Merrow argues the owner’s job is to select the right project and the contractor’s job is to deliver the project as specified, on time and on budget. In his view contractual relationships are more tactics than strategy, and cannot address any fundamental weaknesses in the client’s management of the project, in particular the client ultimately has to own the design. This crucial point is now widely recognised by the private sector clients/owners of large engineering projects that Merrow studies.

For example, both Shell and BP established project academies in 2005 because they understood that significant risk transfer from clients to contractors is structurally impossible on the oil and gas projects they undertake. In the public sector, the UK Cabinet Office started a Major Projects Leadership Academy with the aim of reducing reliance on consultants, and in Australia a similar Leadership Academy was announced in 2013, and six MBA-type courses on procurement developed with government departments are now running at Australian universities.

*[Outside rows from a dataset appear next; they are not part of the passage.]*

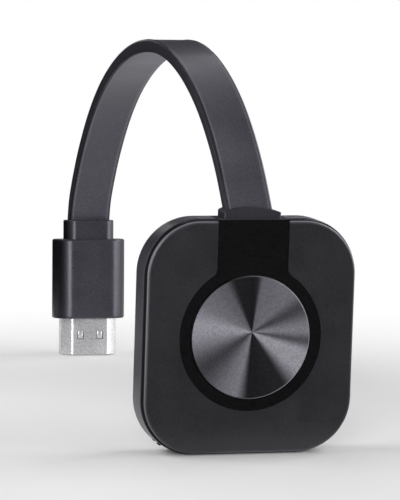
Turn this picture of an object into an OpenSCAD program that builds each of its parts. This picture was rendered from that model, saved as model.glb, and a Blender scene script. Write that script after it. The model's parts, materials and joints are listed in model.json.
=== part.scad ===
// Wireless screen adapter: a rounded square housing with a black keyhole inlay round a spun
// metal disc, on a short flat cable that arches back to its own video plug.
// Millimetres, +Z up, front face towards -Y. The origin is under the middle of the housing,
// on the surface that the housing's lower edge and the plug's tip both stand on.

/* [Body] */
// Width of the housing
body_w = 46.9; // [44:0.1:54]
// Height of the housing
body_h = 50.3; // [48:0.1:58]
// Thickness of the housing, front to back
body_t = 9.8; // [9.6:0.1:12]
// Radius of the housing's four corners
corner_r = 11.95; // [11:0.05:12.6]
// Rounding of the housing's back edge
back_r = 3; // [2.4:0.1:3]
// Rounding of the housing's front rim, behind the seam
rim_r = 0.3; // [0.15:0.05:0.35]
// Thickness of the housing's wall and back
wall = 1.4; // [1.3:0.05:1.5]

/* [Front cover] */
// Thickness of the cover's plate
plate_t = 1.4; // [1.2:0.1:1.6]
// Height of the cover's side, in front of the seam
cover_side = 0.95; // [0.9:0.05:1.1]
// Rounding of the cover's front edge
cover_r = 0.45; // [0.4:0.05:0.9]
// Step of the cover inside the housing's outline
cover_inset = 0.45; // [0.35:0.05:0.6]
// Width of the shadow seam between cover and housing
seam_w = 0.6; // [0.4:0.05:0.7]
// Depth of the shadow seam
seam_depth = 1; // [0.95:0.05:1.1]
// Reach of the cover's skirt into the housing
skirt_reach = 1.35; // [1.2:0.05:1.4]

/* [Inlay and disc] */
// Thickness of the black inlay
inlay_t = 0.7; // [0.5:0.05:0.75]
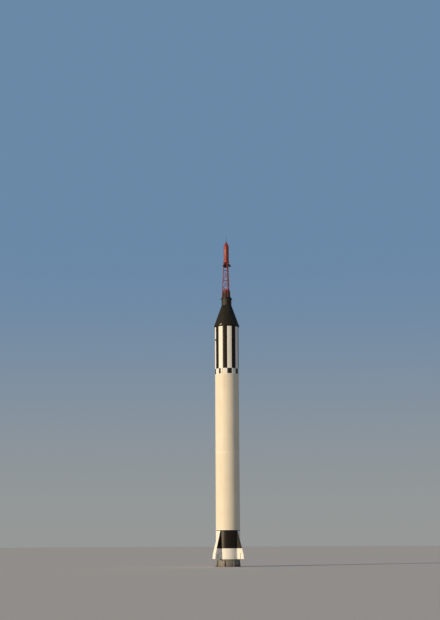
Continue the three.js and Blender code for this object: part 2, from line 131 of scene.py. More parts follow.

A great deal is already known about the requirements for large infrastructure to be successful, based on the performance of projects over the last two decades and the many studies and reports that have been done on those projects. Better use of data from previous projects in the evaluation and definition stages of new projects would be a transformative innovation in procurement management, and a more empirical approach by clients in collecting and using data is necessary if better decisions are to be made.
 
Flyvbjerg, B., Garbuto, M. and Lovallo, D. 2009. Delusion and deception in large infrastructure projects: Two models for explaining and preventing executive disaster, California Management Review.


Kahneman, D. and Tversky, A. 1979. Intuitive prediction: biases and corrective procedures. TIMS Studies in Management Science.


Merrow. E.W. 2011. Industrial Megaprojects: Concepts, Strategies and Practices for Success, Hoboken, N.J.: Wiley.